As soon as a user is no longer maintained on active directories, any PST files they were using are technically ‘orphaned’ – i.e., they have no current owner. In fact, a PST file can become orphaned as soon as it is detached from an Outlook profile, but again, in many cases the file is attributed to the original owner.

But not so fast. There are plenty of PST files that don’t have an obvious owner – a good example are those “auto-archive” files which earlier versions of Outlook notoriously created as a means to backup older emails. The PST file may have gone out of fashion, but unless someone specifically deleted them – or even knew enough to – those PST files are still out there.

The problem gets compounded by backups and the transfer of legacy data onto corporate servers, either as part of routine desktop backups or as dumps of former employees’ data and devices.

The problem occurs because PST files are containers, not individual files, and once their correlation with the original owner is lost, even Outlook can’t restore those associations. These become orphaned PST files. These are your zombies – and chances are you have a lot of them.

Why do these zombie files respawn?

As soon as IT personnel begin looking into orphaned PST files, it might look as if they self-replicate, but the situation starts very innocently: a former employee used PST files as a convenient filing system in Outlook, and he therefore backed them up onto a separate place on his hard drive. Corporate IT did a nightly desktop backup and thus replicated both copies of this employee’s PST files. When the employee left the company, they dumped an image of his hard drive onto their corporate servers and proceeded to include this in backups as well. His replacement was given a copy of the former employee’s mailbox data – and PSTs – so she could come up to speed on some older projects on which he had worked. Suddenly, the company had at least four copies of each PST that they were backing up.

Because the employee was no longer in the directory, these PSTs were unassigned – so they were reassigned to the replacement. But the backup copies never got reassigned – and this particular company continued to backup and maintain these zombie PST files for years until a new IT organisation undertook a comprehensive look at their entire data retention policies.

Declare war on Zombie Data

Zombie data poses two distinct problems. The obvious issue is storage. Even though companies may look at storage as “cheap” it really isn’t when it comes to zombie files: they are uncompressed, have no business value, and unlike a couple of emails, measure in the MBs or larger. They add up quickly, especially if they’re replicated across backups which are also saved on disk. Plus there’s overhead associated with any type of storage (even cloud). They really can suck the life out of your storage resources.

The second issue is less obvious, but a bigger problem. Zombie PST files may factor in eDiscovery. Legal queries typically stipulate the “who” and the timeframe and a few key terms; companies generally over-preserve to ensure they don’t accidentally delete something that’s relevant.

The IT organisation will be tasked with finding any and all files that were appropriate to the users being put on hold, and those often include former employees. So now all these zombie files need to be queried – not an easy process, it’s not like reading a directory – searched for the appropriate employee or user, and when found, put on-hold, i.e. secured. The process is tedious and may turn up significantly more information that the company then needs to review and potentially produce – this is an expensive process. You can bring them back to life just long enough to extract any information needed for ediscovery or edislosure purposes before you eliminate them completely.

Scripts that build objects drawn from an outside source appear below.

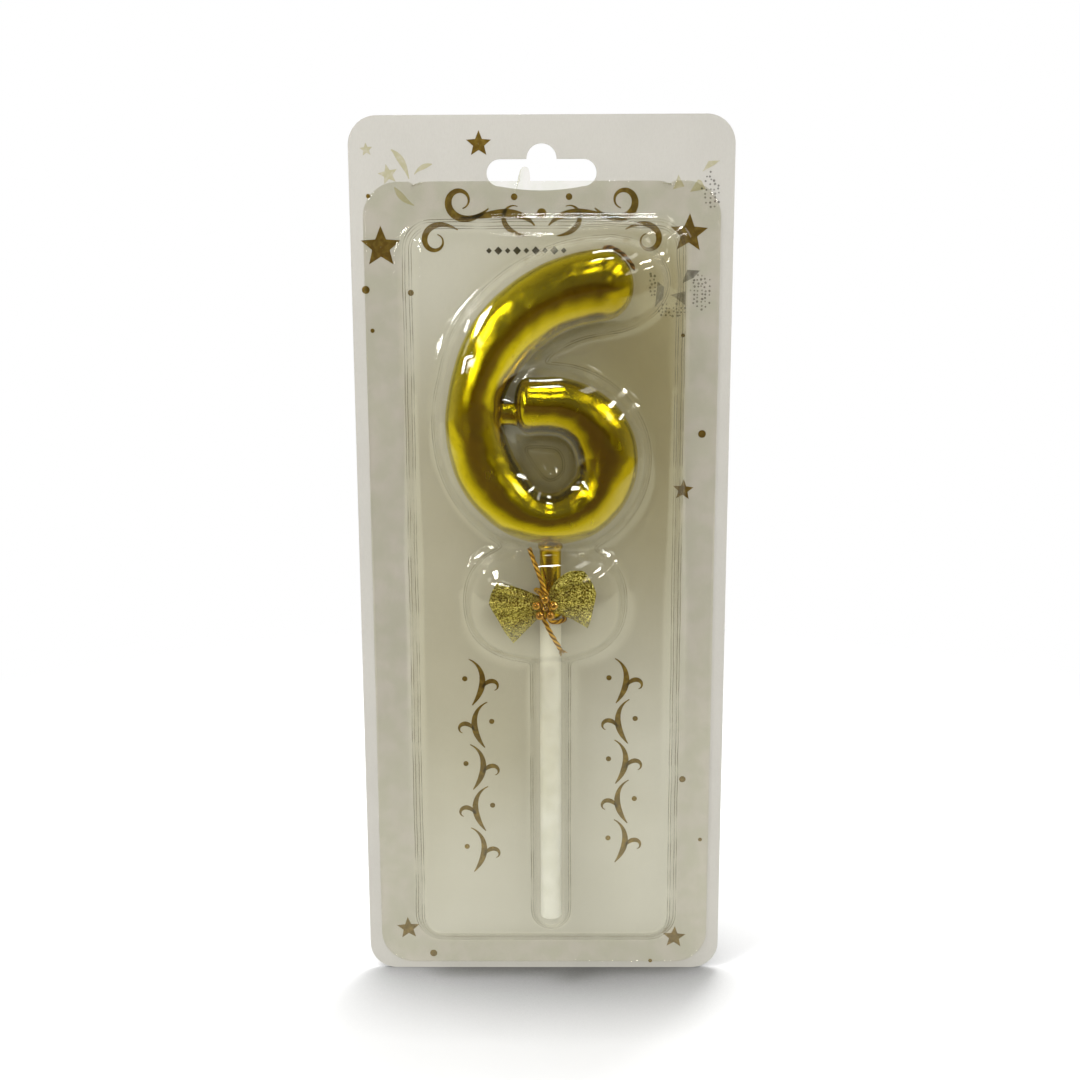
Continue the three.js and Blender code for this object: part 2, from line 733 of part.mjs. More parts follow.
// Tray as a drafted block with a rounded front edge; an inner form is one sheet smaller
function trayForm(inset) {
  const face = TRAY_DEPTH - inset;
  const wallTop = face - TRAY_EDGE_RADIUS;
  const behind = inset > 0 ? -1 : SEAL_GAP;
  const rings = [trayRing(inset, behind), trayRing(inset, SEAL_GAP + SHEET)];
  for (let i = 0; i <= 4; i += 1) {
    const angle = (i / 4) * (Math.PI / 2);
    const drawnIn = inset + TRAY_DRAFT + TRAY_EDGE_RADIUS * (1 - Math.cos(angle));
    rings.push(trayRing(drawnIn, wallTop + TRAY_EDGE_RADIUS * Math.sin(angle)));
  }
  return toSolid(loft(rings));
}

// Bubble that follows the numeral's stroke
function numeralBubble(inset) {
  const margin = NUMERAL_MARGIN - inset;
  const halfWidthAt = (share) => strokeWidth(share) / 2 + margin;
  const base = TRAY_DEPTH - inset;
  const rise = NUMERAL_FRONT + BUBBLE_GAP + SHEET - TRAY_DEPTH;
  const list = stations(
    numeralPath(),
    DOME_STEPS,
    halfWidthAt,
    BLUNT_END_LENGTH + margin,
    halfWidthAt(1),
    DOME_ROUNDNESS,
  );
  return loftInHalves(list.map((at) => domeRing(at, base, rise)));
}

// Bubble over the bow: an oval that closes as it rises
function bowBubble(inset) {
  const base = TRAY_DEPTH - inset;
  const rise = BEAD_DEPTH + PETAL_DIAMETER / 2 + BUBBLE_GAP + SHEET - TRAY_DEPTH;
  const halfWidth = Math.max(LEFT_WING_LENGTH, RIGHT_WING_LENGTH) + BOW_SIDE_MARGIN - inset;
  const halfHeight = TAIL_LENGTH + BOW_FOOT_MARGIN - inset;
  const sides = 32;
  const ring = (scale, depth) =>
    Array.from({ length: sides }, (_, i) => {
      const [wide, high] = squared(((i + 0.5) / sides) * 2 * Math.PI, DOME_ROUNDNESS);
      return place(
        BOW_X + wide * scale * halfWidth,
        depth,
        BOW_HEIGHT + high * scale * halfHeight,
      );
    });
  const rings = [ring(1, base - BUBBLE_SINK_DEPTH)];
  const levels = 8;
  for (let i = 0; i < levels; i += 1) {
    const [scale, height] = squared((i / levels) * (Math.PI / 2), BOW_DOME_ROUNDNESS);
    rings.push(ring(scale, base + rise * height));
  }
  return toSolid(loft(rings));
}

// Channel over the stick and the neck, round at its foot, which ends inside the numeral's bubble
function stemChannel(inset) {
  const base = TRAY_DEPTH - inset;
  const rise = STEM_DEPTH + STEM_DIAMETER / 2 + BUBBLE_GAP + SHEET - TRAY_DEPTH;
  const half = STEM_DIAMETER / 2 + CHANNEL_MARGIN - inset;
  const path = new THREE.Path();
  path.moveTo(STEM_X, NUMERAL_FOOT);
  path.lineTo(STEM_X, STICK_FOOT_HEIGHT - CHANNEL_FOOT_GAP + half / 2);
  const list = stations(path, 2, () => half, 0, half, DOME_ROUNDNESS);
  return toSolid(loft(list.map((at) => domeRing(at, base, rise))));
}

function blister() {
  const forms = [trayForm, numeralBubble, bowBubble, stemChannel];
  const flange = toSolid(plate(flangeOutline(), SEAL_GAP, SEAL_GAP + SHEET));
  const outer = forms.reduce((body, form) => body.add(form(0)), flange);
  return toGeometry(forms.reduce((body, form) => body.subtract(form(SHEET)), outer));
}

function named(name, geometry, material) {
  const mesh = new THREE.Mesh(geometry, material);
  mesh.name = name;
  return mesh;
}

const bow = new THREE.Group();
bow.add(named('bow_ribbon', bowRibbon(), MATERIALS.ribbon));
bow.add(named('tie_cord', tieCord(), MATERIALS.cord));
for (let i = 0; i < PETAL_COUNT; i += 1) {
  const centre = beadCentre(PETAL_RING_RADIUS, i / PETAL_COUNT);
  bow.add(named(`petal_bead_${i + 1}`, bead(PETAL_DIAMETER, centre), MATERIALS.bead));
}
bow.add(named('centre_bead', bead(CENTRE_BEAD_DIAMETER, beadCentre(0, 0)), MATERIALS.bead));

const candle = new THREE.Group();
candle.add(named('number_six', wax(), MATERIALS.numeral));
candle.add(named('wick', wick(), MATERIALS.wick));
candle.add(named('neck_post', neckPost(), MATERIALS.neck));
candle.add(named('stick', stickTube(), MATERIALS.stick));
candle.add(bow);

const pack = new THREE.Group();
pack.add(named('backing_card', backingCard(), MATERIALS.card));
pack.add(named('blister_shell', blister(), MATERIALS.blister));
pack.add(candle);
pack.position.set(0, -CARD_THICKNESS / 2, -HANG_HEIGHT);

const root = new THREE.Group();
root.add(pack);

export default root;
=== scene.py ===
"""Looks of a carded number candle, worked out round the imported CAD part.

Sizes inside the classes are millimetres in card coordinates: x across the card, depth forward
from its front face and height up from its bottom edge. CardFrame turns them into metres in
the frame's own coordinates.
"""

from __future__ import annotations

import logging
import math
from dataclasses import dataclass, field
from enum import Enum
from functools import reduce

import bpy
import numpy as np
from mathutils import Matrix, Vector

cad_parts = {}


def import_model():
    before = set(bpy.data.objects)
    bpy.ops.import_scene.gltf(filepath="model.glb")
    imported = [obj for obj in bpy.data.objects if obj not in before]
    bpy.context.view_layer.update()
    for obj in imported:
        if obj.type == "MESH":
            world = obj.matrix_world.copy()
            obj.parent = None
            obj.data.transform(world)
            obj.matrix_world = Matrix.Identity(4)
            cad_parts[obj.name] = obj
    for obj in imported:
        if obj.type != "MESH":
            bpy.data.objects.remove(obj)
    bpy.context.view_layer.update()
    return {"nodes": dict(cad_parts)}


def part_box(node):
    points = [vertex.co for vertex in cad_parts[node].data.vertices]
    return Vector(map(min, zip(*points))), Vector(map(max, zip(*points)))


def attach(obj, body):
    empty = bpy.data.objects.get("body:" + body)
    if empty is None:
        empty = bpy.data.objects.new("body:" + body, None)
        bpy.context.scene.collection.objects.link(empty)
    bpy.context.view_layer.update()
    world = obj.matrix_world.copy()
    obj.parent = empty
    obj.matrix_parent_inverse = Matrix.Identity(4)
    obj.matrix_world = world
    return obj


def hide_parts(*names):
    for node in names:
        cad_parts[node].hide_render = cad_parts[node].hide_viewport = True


LOG = logging.getLogger("number_candle")
MM = 0.001
SEED = 6
# Share of a right angle at which a cap ends, so that its last ring isn't a point
NEARLY = 0.995
# A direction that no line in the pack starts along
SKEW = (0.31, 0.9, 0.3)

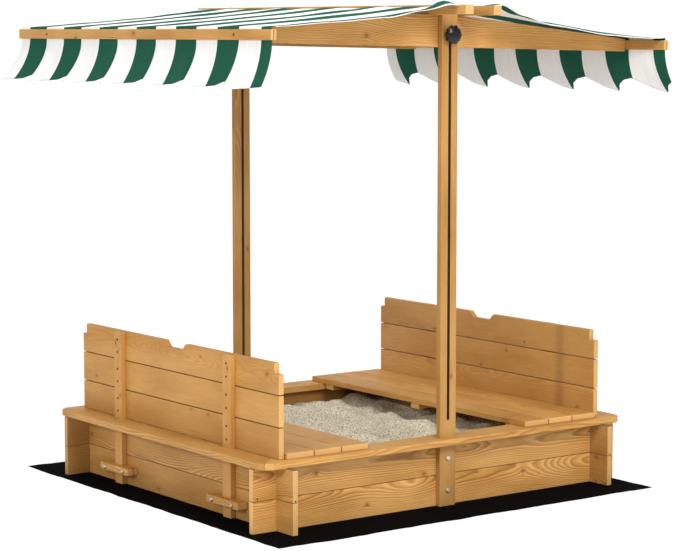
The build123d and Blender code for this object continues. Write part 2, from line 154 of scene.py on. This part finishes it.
def fir_group():
    """The grain of a fir board in board coordinates: x along, y across and z through it."""
    group = bpy.data.node_groups.new("fir_grain", "ShaderNodeTree")
    inputs = {name: "NodeSocketVector" for name in ("Board", "Knot A", "Knot B")}
    numbers = ("Seed", "Pith", "Offset", "Lean", "Contrast", "Tone_and_shade", "End")
    inputs |= {name: "NodeSocketFloat" for name in numbers}
    outputs = {"Color": "NodeSocketColor", "Roughness": "NodeSocketFloat", "Height": "NodeSocketFloat"}
    for direction, sockets in (("INPUT", inputs), ("OUTPUT", outputs)):
        for name, kind in sockets.items():
            group.interface.new_socket(name, in_out=direction, socket_type=kind)
    g = Graph(group)
    source = g.add("NodeGroupInput").outputs
    x, y, z = g.split(source["Board"])
    seed = source["Seed"]

    # The board is cut from a log whose centre wanders below and beside it
    slow_x = g.math("MULTIPLY", x, 2.1)
    wander_h = g.noise(g.join(slow_x, seed, 0.7), 1.0, 1.0)
    wander_y = g.noise(g.join(slow_x, seed, 3.1), 1.0, 1.0)
    depth = g.math("ADD", source["Pith"], g.math("MULTIPLY", g.math("SUBTRACT", wander_h, 0.5), 0.085))
    depth = g.math("ADD", depth, z)
    side = g.math("ADD", y, g.math("MULTIPLY", g.math("SUBTRACT", wander_y, 0.5), 0.04))
    side = g.math("ADD", g.math("ADD", side, source["Offset"]), g.math("MULTIPLY", x, source["Lean"]))
    radius = g.length(depth, side)

    # Knots push the rings aside
    knot_core, knot_rim, push = 0.0, 0.0, 0.0
    for name in ("Knot A", "Knot B"):
        knot_x, knot_y, size = g.split(source[name])
        away_x = g.math("MULTIPLY", g.math("SUBTRACT", x, knot_x), 0.62)
        away_y = g.math("SUBTRACT", y, knot_y)
        reach = g.math("DIVIDE", g.length(away_x, away_y), size)
        fall = g.math("EXPONENT", g.math("MULTIPLY", reach, -0.55))
        push = g.math("ADD", g.math("MULTIPLY", size, fall), push)
        knot_core = g.math("MAXIMUM", knot_core, g.spread(reach, 1.1, 0.55))
        knot_rim = g.math("MAXIMUM", knot_rim, g.spread(reach, 2.8, 0.9))
    radius = g.math("ADD", radius, g.math("MULTIPLY", push, 1.5))
    ripple_at = g.join(g.math("MULTIPLY", x, 11.0), g.math("MULTIPLY", y, 34.0), seed)
    ripple = g.noise(ripple_at, 1.0, 2.0)
    radius = g.math("ADD", radius, g.math("MULTIPLY", g.math("SUBTRACT", ripple, 0.5), 0.0038))
    uneven = g.noise(g.join(g.math("MULTIPLY", radius, 70.0), seed, 0.0), 1.0, 1.0)
    rings = g.math("MULTIPLY", radius, RINGS_PER_M)
    ring = g.math("ADD", rings, g.math("MULTIPLY", uneven, 2.4))
    phase = g.math("FRACT", ring)
    late = g.math("MULTIPLY", g.spread(phase, 0.45, 0.86), g.spread(phase, 1.0, 0.9))
    # A pale band beside each late ring: partly pale earlywood, partly a painted highlight that makes the
    # grain look raised
    pale = g.math("MULTIPLY", g.spread(phase, 0.0, 0.12), g.spread(phase, 0.42, 0.15))

    thin_y, thin_z = g.math("MULTIPLY", y, 700.0), g.math("MULTIPLY", z, 700.0)
    fibre_at = g.join(g.math("MULTIPLY", x, 14.0), thin_y, thin_z)
    fibre = g.noise(fibre_at, 1.0, 3.0, 0.6)
    patch_at = g.join(g.math("MULTIPLY", x, 3.0), g.math("MULTIPLY", y, 9.0), seed)
    patch = g.noise(patch_at, 1.0, 2.0)

    strength = g.times(late, g.spread(patch, 0.25, 0.75, 0.30, 0.72), source["Contrast"])
    color = g.mix(g.spread(patch, 0.3, 0.72), EARLY_WOOD, MIDDLE_WOOD)
    pale = g.math("MULTIPLY", pale, g.spread(patch, 0.7, 0.35, 0.08, 0.42))
    color = g.mix(g.math("MULTIPLY", pale, source["Contrast"]), color, PALE_WOOD_AND_HIGHLIGHT)
    color = g.mix(strength, color, LATE_WOOD)
    color = g.mix(g.math("MULTIPLY", source["End"], 0.62), color, END_WOOD)
    color = g.mix(g.math("MULTIPLY", knot_rim, 0.3), color, LATE_WOOD)
    color = g.mix(g.math("MULTIPLY", knot_core, 0.7), color, KNOT_WOOD)
    streak = g.spread(fibre, 0.3, 0.7, 0.86, 1.08)
    # The lightness scale is partly the board's own random tone and partly painted shade and light for its
    # piece
    color = g.scaled(color, g.math("MULTIPLY", source["Tone_and_shade"], streak))
    roughness = g.spread(late, 0.0, 1.0, 0.56, 0.44, smooth=False)
    height = g.math("ADD", g.math("MULTIPLY", late, -0.55), g.math("MULTIPLY", fibre, 0.5))
    target = g.add("NodeGroupOutput")
    for name, value in (("Color", color), ("Roughness", roughness), ("Height", height)):
        g.feed(target.inputs[name], value)
    return group


FIR = fir_group()
AXES = {"X": 0, "Y": 1, "Z": 2}
# Painted shade for the inside of the slot in each post
SLOT_SHADE = (0.035, 0.016, 0.007, 1.0)
SLOT_BASE_Z = 0.266
SLOT_TOP_Z = 1.434
SEAM_WOOD = (0.12, 0.050, 0.014, 1.0)
SEAM_W = 0.0016
MITRE_OFFSET = 0.1
# How strongly the rings show, and how light the wood is, by the first of these words that is in the name
# of the piece. The lightness is partly the wood's own tone and partly painted shade and light: pieces
# that lie in shade or face away from the lamps are darkened, well-lit ones are lightened
RINGS_AND_SHADE = {
    "left_backrest": (0.4, 0.95),
    "backrest": (0.4, 0.88),
    "near_upper_wall": (1.3, 0.95),
    "near_lower_wall": (1.25, 1.08),
    "left_upper_wall": (1.25, 0.88),
    "left_lower_wall": (1.25, 0.88),
    "far_upper_wall": (1.1, 0.70),
    "far_lower_wall": (1.1, 0.70),
    "wall": (1.1, 0.82),
    "left_rim": (0.95, 0.85),
    "rim": (0.95, 0.95),
    "post": (0.8, 0.78),
    "seat": (0.9, 1.02),
    "rail": (1.3, 1.03),
    "end_bar": (0.9, 0.88),
    "bar": (0.9, 0.96),
    "keeper": (0.8, 1.08),
}


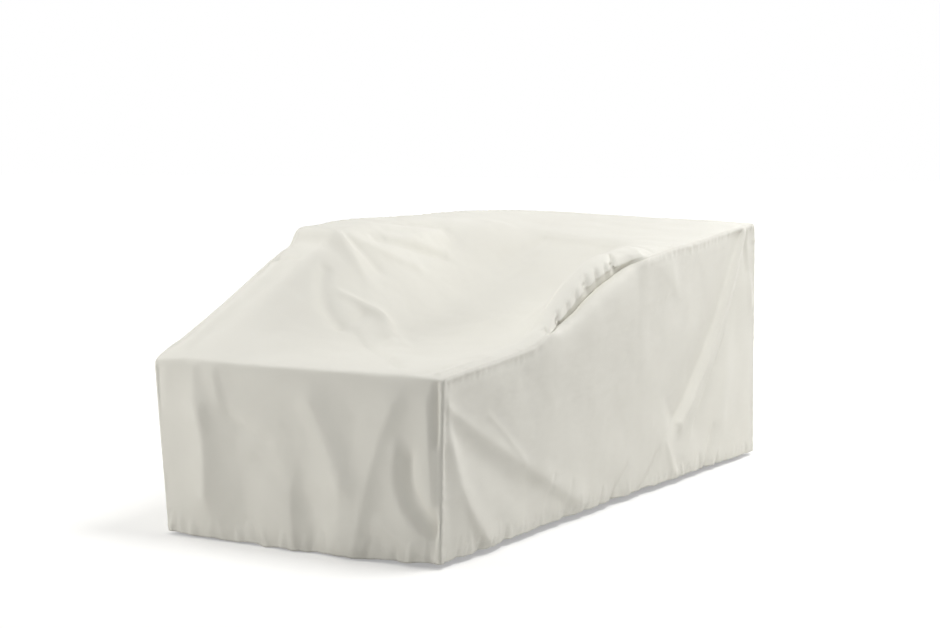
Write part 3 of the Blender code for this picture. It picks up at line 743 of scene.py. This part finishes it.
@dataclass
class CentreStrip(Panel):
    """The strip up the foot end, over the top and down the back, in one length.

    Attributes:
        ripple, crinkle: the slow and the fine unevenness of its cloth.
        gather_seeds: for the gathers of the foot hem and of the back hem.
        fold_ease: folds of the foot and of the top meet within this distance of the edge.
    """

    ripple: Ripple = Ripple(length=0.15, height=0.0006, seed=5)
    crinkle: Ripple = Ripple(length=0.045, height=0.00015, seed=6, waves=18)
    gather_seeds: tuple[int, int] = (41, 42)
    fold_ease: float = 0.02

    def surface(self, a: Array, b: Array) -> Array:
        """Find places on the strip: `a` is the share across, `b` the turn along it."""
        base, along = DRAPE.strip(a, b)
        to_seam = np.minimum(a, 1.0 - a) * DRAPE.width
        x = base[..., 0]
        folds = relief_of(FOOT_FOLDS, x, along) * ease(-along / self.fold_ease)
        folds += relief_of(TOP_FOLDS + BACK_FOLDS, x, along) * ease(along / self.fold_ease)
        folds += self.ripple.at(x, along) + self.crinkle.at(x, along)
        relief = folds * ease(to_seam / DRAPE.edge_fade)
        relief += SEWING.seam_relief(to_seam, along)
        foot_drop, back_drop = DRAPE.drops(a)
        place = base + DRAPE.centre
        rooted = ease(to_seam / SEWING.corner_fade)
        foot_seed, back_seed = self.gather_seeds
        for above, by_hem, seed in (
            ((1.0 + b) * foot_drop, b < -0.5, foot_seed),
            ((2.0 - b) * back_drop, b > 1.5, back_seed),
        ):
            gathers = SEWING.gathers(DRAPE.hem_left, DRAPE.hem_right, seed)
            relief += SEWING.hem_relief(above, x, gathers) * by_hem * rooted
            place[..., 2] += SEWING.hem_rise(above, x + seed) * by_hem * rooted
        return place + DRAPE.strip_normal(a, b) * relief[..., None]

    def grid_lines(self) -> tuple[Array, Array, Array]:
        """Give shares and turns, closer together where the cloth is folded most."""
        length, width = DRAPE.length, DRAPE.width
        across = spread_lines(
            (
                (0.0, 0.0025), (0.02, 0.0076), (width - 0.12, 0.0045),
                (width - 0.05, 0.0016), (width, 0.0),
            )
        )
        over = spread_lines(
            (
                (0.0, 0.003), (0.03, 0.010), (0.34, 0.0068), (1.06, 0.010),
                (1.40, 0.020), (length - 0.03, 0.004), (length, 0.0),
            )
        )
        fall = spread_lines(((0.0, 0.010), (0.15, 0.024), (0.96, 0.010), (1.0, 0.0)))
        turns = np.concatenate([fall - 1.0, over[1:-1] / length, 2.0 - fall[::-1]])
        a, b = np.meshgrid(across / width, turns)
        along = DRAPE.strip(a, b)[1]
        return a, b, np.stack([a * width, along], axis=-1)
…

Survival means no more living with the dead

Believe it or not, getting rid of zombie data is fairly straightforward, if you a) admit that you probably have it and b) deploy the necessary technology tools to find and eliminate it. Many companies find that it makes sense to take care of this zombie data as part of a larger PST effort. PST files are superfluous when companies undertake modern archiving solutions; their contents become archives and are much more easily managed. It makes perfect sense to locate, migrate and eliminate these troublesome files prior to strategic IT projects such as cloud or Exchange migration, desktop refresh, VDI or BYOD initiatives.

If companies are moving away from PST use, then a single pass at identifying and removing zombie data will ensure that it never returns.

For companies continuing to use PST files, for whatever purposes, then tools archiving tools need to become routine parts of their IT regimen, periodically inspecting servers and file shares for PSTs which are orphaned and taking the appropriate action against the energy-sucking living dead before you have a full blown invasion on your hands.